Duncan W. McDonald, the son of Hugh Allan McDonald and Catherine MacLeod, was born on January 8, 1906 in Glen Sanfield. He married Mary Marcella McDonell, daughter of Angus A. (Sandy) & Margaret (Weir) McDonell and had three children, Theresa, Margaret and Daniel.
As with many Glengarrians, Duncan’s roots go back to Scotland; his grandfather, Hughie (Big Allan) came over from Scotland and set up farming in Glen Sandfield. Music was an intrinsic part of the MacDonald family. His father, Hugh Allen, played the bagpipes as did his brother, Ambrose and himself. The violin was also a popular instrument among the family as at least three of his sisters, Theresa, Allie & Maggie, his brother Johnny Hughie and of course, Duncan himself all played. As one would expect, their home was full of music, a tradition that he and his siblings passed down to their families and they, in turn, continue to do so.

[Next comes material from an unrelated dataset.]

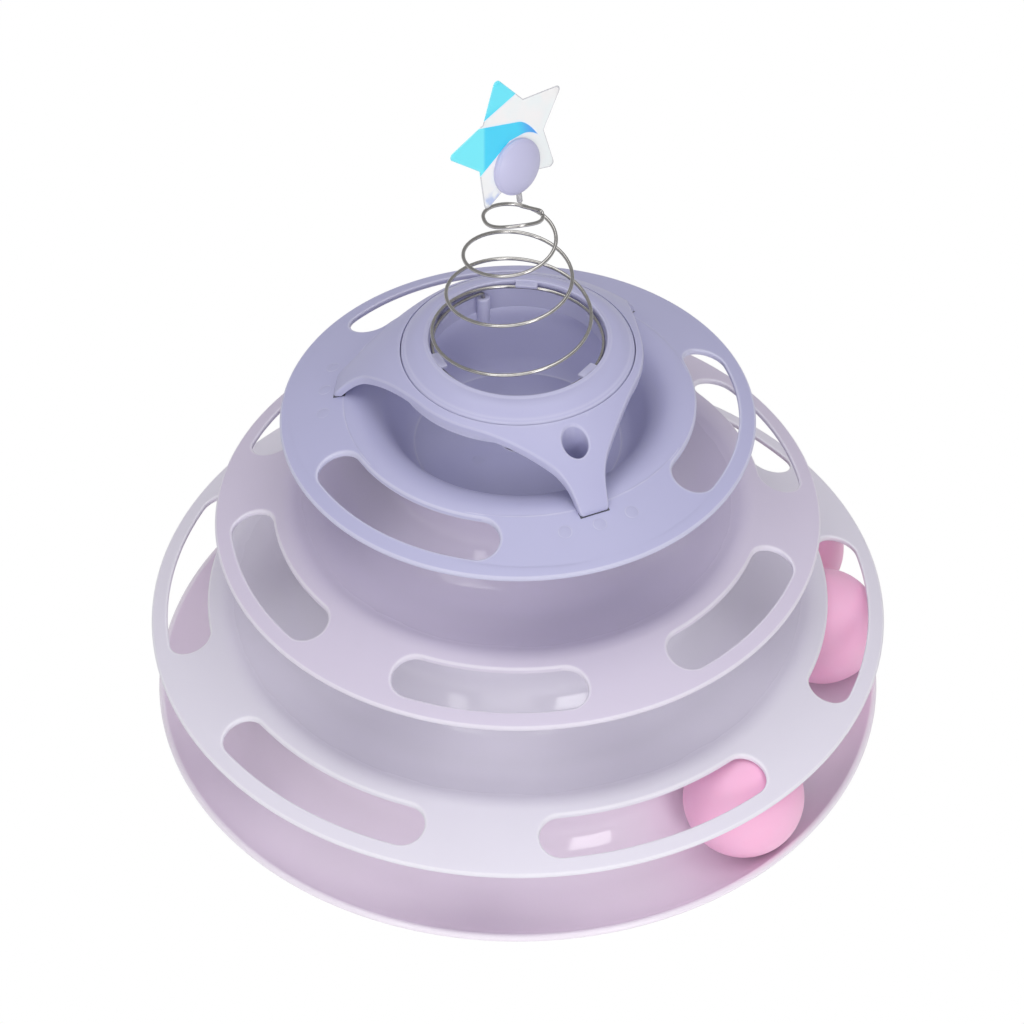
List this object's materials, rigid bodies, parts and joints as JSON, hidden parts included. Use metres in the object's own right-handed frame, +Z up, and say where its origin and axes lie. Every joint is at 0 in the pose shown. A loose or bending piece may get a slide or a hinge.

World War II began and Duncan went overseas to serve his country. He enlisted as a foot soldier, but when it was discovered that he could play the bagpipes, Duncan was assigned to the band of the 1st Battalion of the Black Watch Regiment. While there, he had the honour of playing for the Queen Mother and, along with two other pipers (Hector MacDonald and Willie Hannah), the distinction of playing a lament at the burial of 55 members of the Black Watch following the fighting at the Battle of Antwerp in October of 1944.
Duncan returned to Canada five days before V-E Day and marched in the Victory Parade. He continued his piping and belonged to the S.D.&G. Pipe Band and the Royal Canadian Legion Pipe Band. As a member of these bands, he took part in many parades held throughout the counties and with the S.D.& G., played at the Glengarry Highland Games. In addition, he piped for weddings, funerals, fairs and dancing competitions. Unfortunately, in the early sixties, he was forced to give up playing the pipes when he contracted emphysema.
However, music was still very much part of his life; Duncan had been playing the violin from an early age and now he had more time to devote to his favourite pastime. He was always in demand to play at parties, concerts, weddings and of course, dances. He was a favourite at dances because he played his fiddle with such emotion that one could not help but feel the music; consequently, the floor would fill up each time he played. He was also a regular at Rev. John MacPhail’s concerts at the Alexander Hall where he played with all the Scottish fiddlers of the day. He was now playing a violin that he had found in a bombed-out concert hall in Germany.
Duncan’s home was always open to his fellow musicians; among them were Rev. John MacPhail, Cliff Britton, Lucien Ranger, Little Jack McDonald, Viola MacCuaig, Little Harry McKenzie, John Angus (Dan Jim) MacDonald, etc. They each had their own style, but they all had one thing in common, their love of playing Celtic music. “Duncie Picket” (a nickname he picked up along the way) gave generously of his time and his talent. Through the years he gave much pleasure to those who enjoyed listening to him; this was evident by the constant flow of friends and family who would drop in for a tune. Even to this day, he is remembered fondly by those of his generation who are still with us. Duncan passed away on December 8, 1974.